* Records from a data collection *
______________________________

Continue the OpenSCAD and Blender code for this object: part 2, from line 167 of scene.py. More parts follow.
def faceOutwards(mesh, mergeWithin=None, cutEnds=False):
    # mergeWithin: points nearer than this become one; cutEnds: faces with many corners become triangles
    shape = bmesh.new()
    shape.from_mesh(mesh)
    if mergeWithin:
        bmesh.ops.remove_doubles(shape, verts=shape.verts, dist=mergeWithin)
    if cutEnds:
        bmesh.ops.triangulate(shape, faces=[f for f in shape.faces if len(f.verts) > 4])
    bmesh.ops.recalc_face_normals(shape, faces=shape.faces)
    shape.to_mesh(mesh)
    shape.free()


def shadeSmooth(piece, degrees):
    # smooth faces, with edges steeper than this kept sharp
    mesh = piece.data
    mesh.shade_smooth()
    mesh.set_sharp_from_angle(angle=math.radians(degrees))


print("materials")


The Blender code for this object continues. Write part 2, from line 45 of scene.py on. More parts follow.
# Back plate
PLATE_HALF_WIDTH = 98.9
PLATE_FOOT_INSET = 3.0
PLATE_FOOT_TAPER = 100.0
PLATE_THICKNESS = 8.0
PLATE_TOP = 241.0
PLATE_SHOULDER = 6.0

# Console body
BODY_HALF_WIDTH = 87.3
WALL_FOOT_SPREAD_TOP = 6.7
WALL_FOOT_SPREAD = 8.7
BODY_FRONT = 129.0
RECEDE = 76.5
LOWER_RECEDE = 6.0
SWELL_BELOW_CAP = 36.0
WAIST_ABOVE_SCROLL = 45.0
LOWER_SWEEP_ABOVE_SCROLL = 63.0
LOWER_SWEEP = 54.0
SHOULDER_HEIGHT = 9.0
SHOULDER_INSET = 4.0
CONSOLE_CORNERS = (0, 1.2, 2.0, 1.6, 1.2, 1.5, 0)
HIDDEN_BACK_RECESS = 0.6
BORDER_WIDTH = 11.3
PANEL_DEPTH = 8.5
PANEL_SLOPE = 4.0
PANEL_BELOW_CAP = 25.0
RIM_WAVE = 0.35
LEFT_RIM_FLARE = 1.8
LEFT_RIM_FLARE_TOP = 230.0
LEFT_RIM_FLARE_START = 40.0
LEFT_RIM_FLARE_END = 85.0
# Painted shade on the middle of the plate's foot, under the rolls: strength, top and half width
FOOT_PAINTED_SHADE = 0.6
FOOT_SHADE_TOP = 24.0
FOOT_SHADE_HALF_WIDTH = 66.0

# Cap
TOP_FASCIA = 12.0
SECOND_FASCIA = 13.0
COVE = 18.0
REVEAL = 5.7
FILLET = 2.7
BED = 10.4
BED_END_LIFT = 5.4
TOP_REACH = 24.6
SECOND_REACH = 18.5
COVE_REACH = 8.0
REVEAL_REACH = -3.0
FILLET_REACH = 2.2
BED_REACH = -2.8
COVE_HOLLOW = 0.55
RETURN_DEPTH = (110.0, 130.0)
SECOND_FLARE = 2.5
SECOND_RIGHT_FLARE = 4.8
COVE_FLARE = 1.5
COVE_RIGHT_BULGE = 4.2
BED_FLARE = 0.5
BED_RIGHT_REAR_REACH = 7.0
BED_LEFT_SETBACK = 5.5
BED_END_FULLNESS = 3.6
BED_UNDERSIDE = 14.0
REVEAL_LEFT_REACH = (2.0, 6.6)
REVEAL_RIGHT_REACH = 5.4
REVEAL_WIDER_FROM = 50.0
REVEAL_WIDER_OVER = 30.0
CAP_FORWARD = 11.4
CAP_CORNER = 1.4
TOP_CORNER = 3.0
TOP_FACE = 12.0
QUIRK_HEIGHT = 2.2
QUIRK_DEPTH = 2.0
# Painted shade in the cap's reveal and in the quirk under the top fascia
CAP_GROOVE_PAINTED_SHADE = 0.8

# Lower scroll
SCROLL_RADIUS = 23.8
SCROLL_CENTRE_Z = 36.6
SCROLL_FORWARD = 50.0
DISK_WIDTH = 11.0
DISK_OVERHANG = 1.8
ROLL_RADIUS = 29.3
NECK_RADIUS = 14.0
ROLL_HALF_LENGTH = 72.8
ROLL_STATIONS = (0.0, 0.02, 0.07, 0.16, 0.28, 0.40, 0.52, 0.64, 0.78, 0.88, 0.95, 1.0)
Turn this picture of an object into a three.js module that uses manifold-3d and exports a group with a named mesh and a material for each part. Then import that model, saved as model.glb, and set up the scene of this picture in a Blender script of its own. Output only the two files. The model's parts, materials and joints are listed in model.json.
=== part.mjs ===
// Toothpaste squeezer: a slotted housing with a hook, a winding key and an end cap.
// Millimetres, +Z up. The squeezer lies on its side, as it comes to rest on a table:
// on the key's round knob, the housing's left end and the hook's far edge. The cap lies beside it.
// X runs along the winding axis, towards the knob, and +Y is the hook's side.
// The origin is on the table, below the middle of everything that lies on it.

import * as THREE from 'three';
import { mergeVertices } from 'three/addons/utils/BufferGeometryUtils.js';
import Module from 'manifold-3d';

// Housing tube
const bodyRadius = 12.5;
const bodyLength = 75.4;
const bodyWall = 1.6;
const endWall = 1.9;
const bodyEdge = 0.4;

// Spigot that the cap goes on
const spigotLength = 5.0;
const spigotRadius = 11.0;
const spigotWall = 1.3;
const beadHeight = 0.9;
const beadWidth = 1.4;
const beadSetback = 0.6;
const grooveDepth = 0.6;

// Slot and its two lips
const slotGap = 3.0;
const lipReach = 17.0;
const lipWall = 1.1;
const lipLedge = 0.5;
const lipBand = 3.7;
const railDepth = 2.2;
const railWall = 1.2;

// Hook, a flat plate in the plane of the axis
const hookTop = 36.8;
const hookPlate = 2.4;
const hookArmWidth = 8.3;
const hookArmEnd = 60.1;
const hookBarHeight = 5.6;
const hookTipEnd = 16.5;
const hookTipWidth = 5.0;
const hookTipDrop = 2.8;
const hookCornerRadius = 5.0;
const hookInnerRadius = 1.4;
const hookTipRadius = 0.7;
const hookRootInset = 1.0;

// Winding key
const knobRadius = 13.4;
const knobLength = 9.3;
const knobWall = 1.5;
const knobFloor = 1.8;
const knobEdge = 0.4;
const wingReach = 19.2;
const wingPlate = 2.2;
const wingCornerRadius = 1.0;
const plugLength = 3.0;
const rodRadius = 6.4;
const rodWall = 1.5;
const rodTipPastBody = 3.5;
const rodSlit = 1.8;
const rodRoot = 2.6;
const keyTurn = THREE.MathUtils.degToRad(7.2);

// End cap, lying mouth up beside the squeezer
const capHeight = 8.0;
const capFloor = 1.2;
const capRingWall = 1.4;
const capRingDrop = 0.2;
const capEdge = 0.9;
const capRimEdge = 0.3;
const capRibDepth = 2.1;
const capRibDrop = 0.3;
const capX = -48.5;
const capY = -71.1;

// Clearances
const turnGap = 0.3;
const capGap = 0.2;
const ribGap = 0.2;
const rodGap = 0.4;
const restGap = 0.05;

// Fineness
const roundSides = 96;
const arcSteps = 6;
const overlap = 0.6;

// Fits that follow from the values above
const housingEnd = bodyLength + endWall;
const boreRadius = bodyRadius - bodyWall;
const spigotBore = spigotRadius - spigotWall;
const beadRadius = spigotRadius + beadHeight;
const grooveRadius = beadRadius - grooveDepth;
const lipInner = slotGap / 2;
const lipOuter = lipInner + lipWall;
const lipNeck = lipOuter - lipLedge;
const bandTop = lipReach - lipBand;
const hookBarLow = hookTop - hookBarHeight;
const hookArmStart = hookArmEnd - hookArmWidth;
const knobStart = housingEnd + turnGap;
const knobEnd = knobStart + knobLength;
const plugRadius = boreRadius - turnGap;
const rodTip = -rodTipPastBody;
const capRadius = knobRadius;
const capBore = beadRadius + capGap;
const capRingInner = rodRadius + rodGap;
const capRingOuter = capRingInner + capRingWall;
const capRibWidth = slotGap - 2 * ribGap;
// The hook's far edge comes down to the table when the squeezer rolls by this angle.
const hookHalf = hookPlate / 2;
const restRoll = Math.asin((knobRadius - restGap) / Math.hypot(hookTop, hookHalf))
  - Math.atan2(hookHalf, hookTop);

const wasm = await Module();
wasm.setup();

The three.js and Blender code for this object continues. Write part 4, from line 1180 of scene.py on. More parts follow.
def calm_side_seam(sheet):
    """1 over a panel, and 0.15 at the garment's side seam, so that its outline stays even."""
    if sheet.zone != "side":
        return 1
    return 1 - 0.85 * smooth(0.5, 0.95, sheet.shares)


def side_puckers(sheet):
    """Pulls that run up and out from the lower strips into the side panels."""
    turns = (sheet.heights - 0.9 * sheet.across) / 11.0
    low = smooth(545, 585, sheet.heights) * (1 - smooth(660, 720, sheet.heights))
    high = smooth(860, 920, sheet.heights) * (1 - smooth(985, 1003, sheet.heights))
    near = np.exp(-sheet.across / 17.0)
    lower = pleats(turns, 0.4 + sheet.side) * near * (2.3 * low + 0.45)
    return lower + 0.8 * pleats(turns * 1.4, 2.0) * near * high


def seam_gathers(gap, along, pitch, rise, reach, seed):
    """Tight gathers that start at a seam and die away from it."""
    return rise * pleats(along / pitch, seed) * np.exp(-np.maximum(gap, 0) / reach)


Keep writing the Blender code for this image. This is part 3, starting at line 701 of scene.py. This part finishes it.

______________________________

* What to do *
Exactly the lines from the line containing "Turn this picture" to the line containing "import Module from 'manifold-3d';", both included, are to be set down; no other line belongs in the answer.

* The reply *
Turn this picture of an object into a three.js module that uses manifold-3d and exports a group with a named mesh and a material for each part. Then import that model, saved as model.glb, and set up the scene of this picture in a Blender script of its own. Output only the two files. The model's parts, materials and joints are listed in model.json.
=== part.mjs ===
// Toothpaste squeezer: a slotted housing with a hook, a winding key and an end cap.
// Millimetres, +Z up. The squeezer lies on its side, as it comes to rest on a table:
// on the key's round knob, the housing's left end and the hook's far edge. The cap lies beside it.
// X runs along the winding axis, towards the knob, and +Y is the hook's side.
// The origin is on the table, below the middle of everything that lies on it.

import * as THREE from 'three';
import { mergeVertices } from 'three/addons/utils/BufferGeometryUtils.js';
import Module from 'manifold-3d';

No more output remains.